II. WHAT CONVEYANCE SHALL BE DEEMED A

MORTGAGE.

WHILST the strict rules of the feudal system were permitted to remain checks upon the free alienation of real property, no idea was entertained of making it subservient to the ordinary exigencies of its owner, by suffering it to become the subject of a pledge. The landholder, therefore, however pressing his necessities might be, had no means at common law of raising money on his estate, but by a conditional sale; and if, by any unforeseen event, he became incapable of performing the condition strictly, or at least in effect, at the time appointed, his property in the land was gone from him, and absolutely vested in the purchaser, without any possibility, at law, of recovering it.

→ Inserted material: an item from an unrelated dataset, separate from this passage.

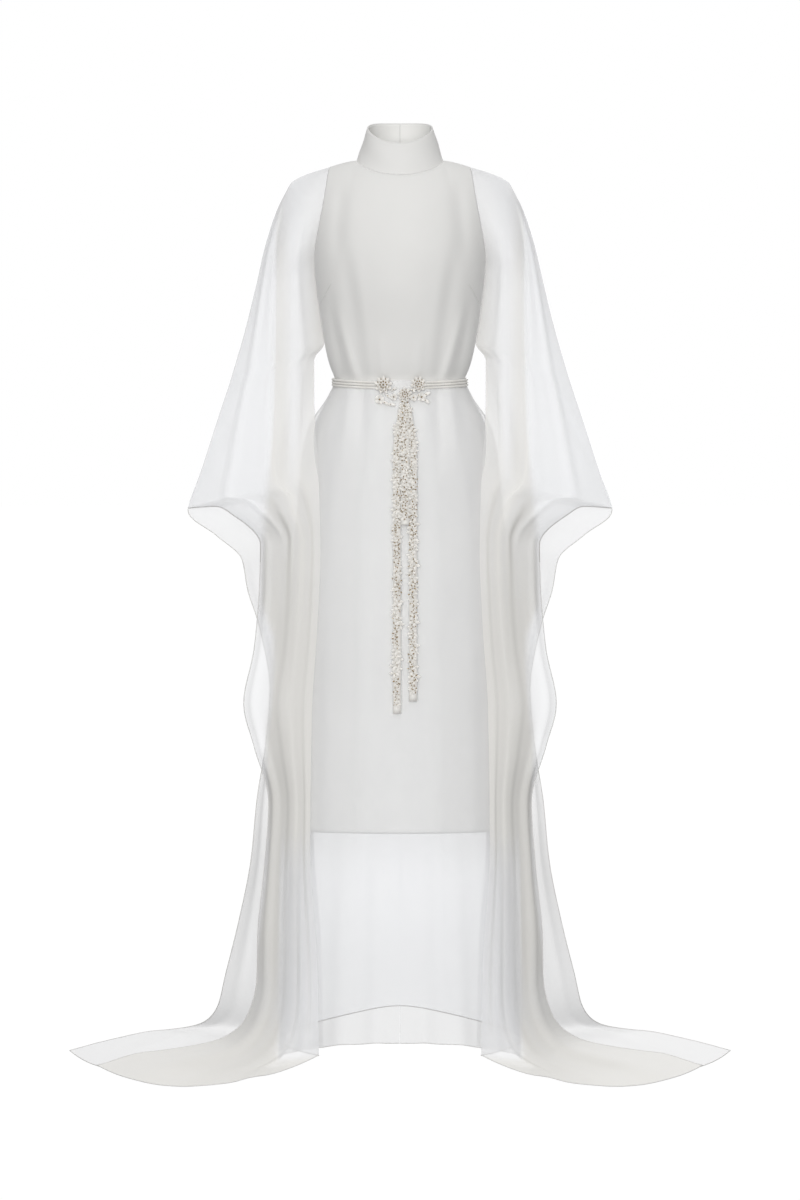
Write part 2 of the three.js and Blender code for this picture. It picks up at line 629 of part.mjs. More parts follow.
// A pointed leaf that lies as a flower does.
function leaf(long, thick, x, y, z, turn) {
  const outline = new THREE.Shape();
  outline.moveTo(0, long);
  for (const [dx, dz] of [[0.34, 0.35], [0.34, -0.35], [0, -1], [-0.34, -0.35], [-0.34, 0.35]])
    outline.lineTo(dx * long, dz * long);
  const geometry = new THREE.ExtrudeGeometry(outline, { depth: thick, bevelEnabled: false });
  return geometry.rotateZ(turn).rotateX(Math.PI / 2).translate(x, y, z);
}

function spray(pieces) {
  const middle = pieces[1];
  const y = aroundFigure(turnAt(middle.x, middle.z, ROSETTE_CLEAR), middle.z, ROSETTE_CLEAR).y;
  return joined(
    pieces.map(({ x, z, long, turn, petals }, k) => {
      const place = [x, y - 0.4 * (k % 2), z, -degToRad(turn)];
      return solidOf(petals ? flower(long, FLOWER.thick, petals, ...place) : leaf(long, 1.8, ...place));
    }),
  );
}

// A strand: a narrow tape that hangs before the skirt, with flowers sewn along it.
function strand({ x, top, low, out }) {
  const frontY = (z) => aroundFigure(turnAt(x, z, 0), z, STRAND_CLEAR + out).y;
  const levels = spread(7, top, low);
  const tape = wall(
    levels.map((z) => [-TAPE.half, TAPE.half].map((dx) => new THREE.Vector3(x + dx, frontY(z), z))),
    TAPE.thick,
  );
  let solid = solidOf(tape);
  const count = Math.floor((top - low - TAPE.tab - 2 * FLOWER.radius) / FLOWER.pitch);
  for (let k = 0; k <= count; k += 1) {
    const z = top - FLOWER.radius - k * FLOWER.pitch;
    const sway = 1.3 * Math.sin(2.4 * k);
    const piece = flower(FLOWER.radius, FLOWER.thick, FLOWER.petals, x + sway, frontY(z) + 0.2, z, 1.1 * k);
    solid = solid.add(solidOf(piece));
  }
  return geometryOf(solid);
}

// ---- The dress ----

const finish = {
  crepe: new THREE.MeshStandardMaterial({ color: 0xe6e5e1, roughness: 0.55, metalness: 0 }),
  sheer: new THREE.MeshStandardMaterial({ color: 0xeeedea, roughness: 0.7, metalness: 0, transparent: true, opacity: 0.5 }),
  cord: new THREE.MeshStandardMaterial({ color: 0xdcd5cb, roughness: 0.5, metalness: 0 }),
  flower: new THREE.MeshStandardMaterial({ color: 0xe9e2d6, roughness: 0.35, metalness: 0 }),
};

const dress = new THREE.Group();

function add(name, geometry, material) {
  const mesh = new THREE.Mesh(geometry, material);
  mesh.name = name;
  dress.add(mesh);
}

add("collar", collar(), finish.crepe);
add("crepe_front", crepeFront(), finish.crepe);
add("sheer_front", sheerFront(), finish.sheer);
for (const [hand, side] of [["left", -1], ["right", 1]]) {
  add(`crepe_back_${hand}`, crepeBack(side), finish.crepe);
  add(`sheer_back_${hand}`, sheerBack(side), finish.sheer);
  add(`wing_front_${hand}`, wing(side, -1), finish.sheer);
  add(`wing_back_${hand}`, wing(side, 1), finish.sheer);
}
add("belt_band", beltBand(), finish.cord);
for (const place of ROSETTES) add(place.name, rosette(place), finish.flower);
add("spray_left", spray(SPRAY_LEFT), finish.flower);
add("spray_right", spray(SPRAY_RIGHT), finish.flower);
for (const place of STRANDS) add(place.name, strand(place), finish.flower);

export default dress;
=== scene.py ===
"""A floor-length kaftan dress, filled out as if worn: its cloth, hems, seams, belt and flowers.

Lengths in the tables are millimetres in the part's frame: +Z up, the front facing -Y, the origin at the neck.
Where a function takes facing, it is -1 for the front and 1 for the back.
"""

import json
import math

import bpy
import numpy as np
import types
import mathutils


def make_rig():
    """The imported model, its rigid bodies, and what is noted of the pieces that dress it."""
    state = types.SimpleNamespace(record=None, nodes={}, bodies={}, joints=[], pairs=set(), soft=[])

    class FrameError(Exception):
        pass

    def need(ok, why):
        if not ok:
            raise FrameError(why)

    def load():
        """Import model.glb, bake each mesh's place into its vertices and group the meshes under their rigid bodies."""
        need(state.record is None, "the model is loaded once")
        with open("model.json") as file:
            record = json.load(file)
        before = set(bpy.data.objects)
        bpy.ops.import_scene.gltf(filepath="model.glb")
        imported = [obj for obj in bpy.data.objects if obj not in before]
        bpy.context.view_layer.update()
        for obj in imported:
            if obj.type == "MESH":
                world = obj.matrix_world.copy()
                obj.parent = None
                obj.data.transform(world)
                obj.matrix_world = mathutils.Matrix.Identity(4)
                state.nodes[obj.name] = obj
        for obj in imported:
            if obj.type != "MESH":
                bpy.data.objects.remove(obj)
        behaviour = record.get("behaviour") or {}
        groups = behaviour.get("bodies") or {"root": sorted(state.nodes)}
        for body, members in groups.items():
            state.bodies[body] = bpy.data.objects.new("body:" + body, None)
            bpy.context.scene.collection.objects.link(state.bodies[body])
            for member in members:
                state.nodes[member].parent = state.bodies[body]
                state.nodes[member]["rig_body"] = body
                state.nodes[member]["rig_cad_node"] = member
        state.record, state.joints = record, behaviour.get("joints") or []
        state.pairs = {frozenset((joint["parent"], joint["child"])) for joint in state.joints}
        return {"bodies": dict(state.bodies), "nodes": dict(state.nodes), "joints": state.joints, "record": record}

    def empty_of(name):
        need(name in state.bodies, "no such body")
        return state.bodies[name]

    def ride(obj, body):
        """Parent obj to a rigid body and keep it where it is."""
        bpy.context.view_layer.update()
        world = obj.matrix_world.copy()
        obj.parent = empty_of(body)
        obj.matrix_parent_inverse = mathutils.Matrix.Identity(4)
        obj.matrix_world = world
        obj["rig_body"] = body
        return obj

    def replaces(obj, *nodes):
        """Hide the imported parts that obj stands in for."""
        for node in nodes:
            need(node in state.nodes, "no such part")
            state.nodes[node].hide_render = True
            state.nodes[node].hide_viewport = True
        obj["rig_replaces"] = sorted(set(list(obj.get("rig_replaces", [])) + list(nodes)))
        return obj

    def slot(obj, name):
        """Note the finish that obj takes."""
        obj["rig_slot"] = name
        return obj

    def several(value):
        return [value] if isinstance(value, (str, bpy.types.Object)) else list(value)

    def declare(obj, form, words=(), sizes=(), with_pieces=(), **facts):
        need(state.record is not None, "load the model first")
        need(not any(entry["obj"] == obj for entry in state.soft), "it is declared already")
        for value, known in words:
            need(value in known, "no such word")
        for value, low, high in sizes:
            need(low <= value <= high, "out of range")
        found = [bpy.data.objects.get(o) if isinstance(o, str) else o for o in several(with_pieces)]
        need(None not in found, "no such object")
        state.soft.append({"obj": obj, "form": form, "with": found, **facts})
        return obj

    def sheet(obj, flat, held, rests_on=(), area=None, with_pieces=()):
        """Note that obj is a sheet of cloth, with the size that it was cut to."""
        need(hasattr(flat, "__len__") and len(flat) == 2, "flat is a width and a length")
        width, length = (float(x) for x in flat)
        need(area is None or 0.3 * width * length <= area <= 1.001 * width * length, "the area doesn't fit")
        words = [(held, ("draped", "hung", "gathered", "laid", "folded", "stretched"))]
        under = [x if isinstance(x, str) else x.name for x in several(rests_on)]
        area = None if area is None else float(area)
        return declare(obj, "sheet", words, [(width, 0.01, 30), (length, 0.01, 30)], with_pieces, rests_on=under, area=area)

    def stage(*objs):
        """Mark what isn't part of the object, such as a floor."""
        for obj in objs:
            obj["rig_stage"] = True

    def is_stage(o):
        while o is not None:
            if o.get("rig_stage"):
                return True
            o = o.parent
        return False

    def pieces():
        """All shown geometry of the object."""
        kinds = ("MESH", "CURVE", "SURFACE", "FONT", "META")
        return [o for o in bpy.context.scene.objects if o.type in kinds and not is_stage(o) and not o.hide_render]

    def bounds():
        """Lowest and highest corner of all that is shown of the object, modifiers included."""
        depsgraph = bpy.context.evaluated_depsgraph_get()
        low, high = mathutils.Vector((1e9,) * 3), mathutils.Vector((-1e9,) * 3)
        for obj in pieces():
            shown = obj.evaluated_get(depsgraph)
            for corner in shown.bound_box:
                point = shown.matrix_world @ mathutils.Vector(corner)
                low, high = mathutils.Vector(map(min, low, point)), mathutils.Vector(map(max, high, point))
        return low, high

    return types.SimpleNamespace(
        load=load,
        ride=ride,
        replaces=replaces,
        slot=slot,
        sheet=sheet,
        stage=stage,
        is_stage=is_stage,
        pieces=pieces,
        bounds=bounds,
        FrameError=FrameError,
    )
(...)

The consequence of which was, that an estate of great value might be forfeited for a trifling consideration. But when the stern and rigid severities of that tenure yielded to the importunities of a more refined age, and the benefits of commerce were found to keep pace with the extension of a free alienation, the courts of equity moulded contracts respecting real property into the shape most convenient for the purposes of society. In adjusting the various rules respecting it, many contests arose between the courts of law and equity; the former ever displaying a strong inclination to adhere to the old rigid maxims introduced for the purpose of preserving real property unalien

• Cro. Car. 191; Hard. 465, 469; and see Co. Lit. 203, b. n. (96).